Frequent on-site testing was conducted to ensure the applied mitigations were successful. Every two hours, fluid samples were pulled and placed in Dräger gas detection tubes; the concentration of H2S in the fluids was indicated by the intensity of the color change observed in the tube.

Two sweet crude tanks (900 bbl) were placed in-line to provide non-hazardous fluid on demand throughout operations. While drilling the second well, flowback personnel observed high volumes in the active system tanks and made an emergency decision to divert sour crude into the sweet crude tanks.

The first sample from the suction tank measured a concentration of 10,000 ppm H2S, indicating that the coiled tubing encountered double-sided exposure to H2S-saturated fluid. To counter these high H2S levels in the suction tank, scavenger injection was increased by maximizing the run rate of the chemical injection pump. Even after treating the active system with scavenger and venting to an atmospheric ammonia scrubber, H2S levels in the fluid remained high. Subsequent to this exposure, the safe working life of the string was reduced, enabling operations to continue with the use of H2S inhibitors.

CT Sample Testing

After completing the second well, 22 coil samples were cut from the string and tested to determine the extent of damage from the H2S-saturated crude. Fatigue testing showed that samples taken at section D on the reel end (Figure 4) experienced internal single-sided exposure. Samples taken at sections A–C had been in the wellbore and experienced double-sided exposure.

The fatigue testing conditions used a bending radius of 59 in. and an internal pressure of 2,000 psi to mimic field conditions. After testing, the sum of the measured laboratory and observed field fatigue was compared with the mean fatigue expected under sweet drilling conditions. The bias welds failed prematurely, indicating sour exposure had caused a fatigue reduction compared with the expected mean sweet fatigue.
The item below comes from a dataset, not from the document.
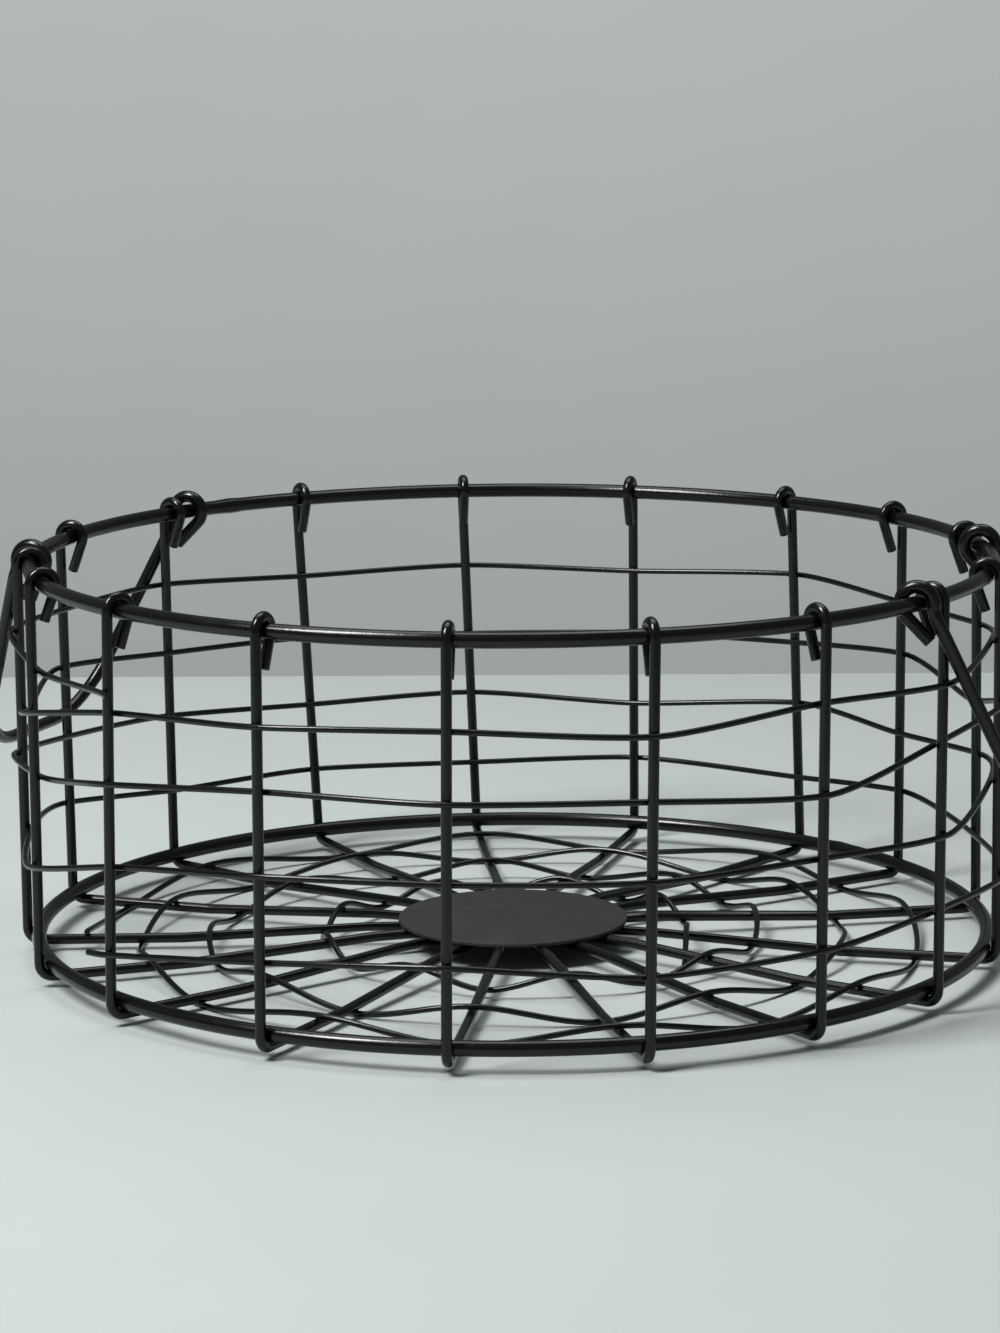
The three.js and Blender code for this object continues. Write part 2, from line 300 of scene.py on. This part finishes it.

While the internal cracking historically observed with double-sided exposure was not present, the reduction in fatigue life could have been associated with “embrittlement” caused by the sour exposure (i.e., hydrogen diffusing within the bias welds).

Pipe body samples were collected at different points on the string to determine the effects of single- and double-sided exposure. The fatigue life (of both single- and double-sided exposures) was greater than historical single-sided H2S exposed pipe. The variance for the comparisons could be associated with an outgassing effect (i.e., hydrogen diffusing out) and with the use of the more benign native crude.

Double-sided exposure was confirmed due to the collected pipe body samples C and D having the same range of fatigue reduction, even though sample D was never exposed to the wellbore. The historical testing of double-sided exposure in an aqueous environment has historically shown large extreme reductions in fatigue life compared with sweet and single-sided exposure.

Lessons Learned

Figure 4: Coil samples from Section D on the reel end experienced internal single-sided exposure.

Figure 4: Coil samples from Section D on the reel end experienced internal single-sided exposure.

The process of recirculating volatile and sour native crude posed a challenge while drilling horizontal wells in the Buda formation. However, an in-field fluid characterization and processing system proved useful in addressing both volatility and H2S content. The RVP for the native crude was weathered over time by circulation, with initially high values quickly brought down to acceptable manageable ranges below 4 psi. The H2S mitigation was only partially successful in these first operations because the fluid retention time was less than desired, preventing the surface equipment from removing more H2S. While the operation resulted in the coiled tubing experiencing double-sided exposure, the resulting damage was still less severe than it would have been in an aqueous environment. According to design, the inhibitor prevented HIC from occurring, and the use of native crude helped reduce the severity of corrosive attack more efficiently than water-based fluids.

The service provider will use the lessons learned in this operation to develop improved circulation systems to increase fluid retention time and make native fluid circulation safer, more efficient and more effective in the Buda formation.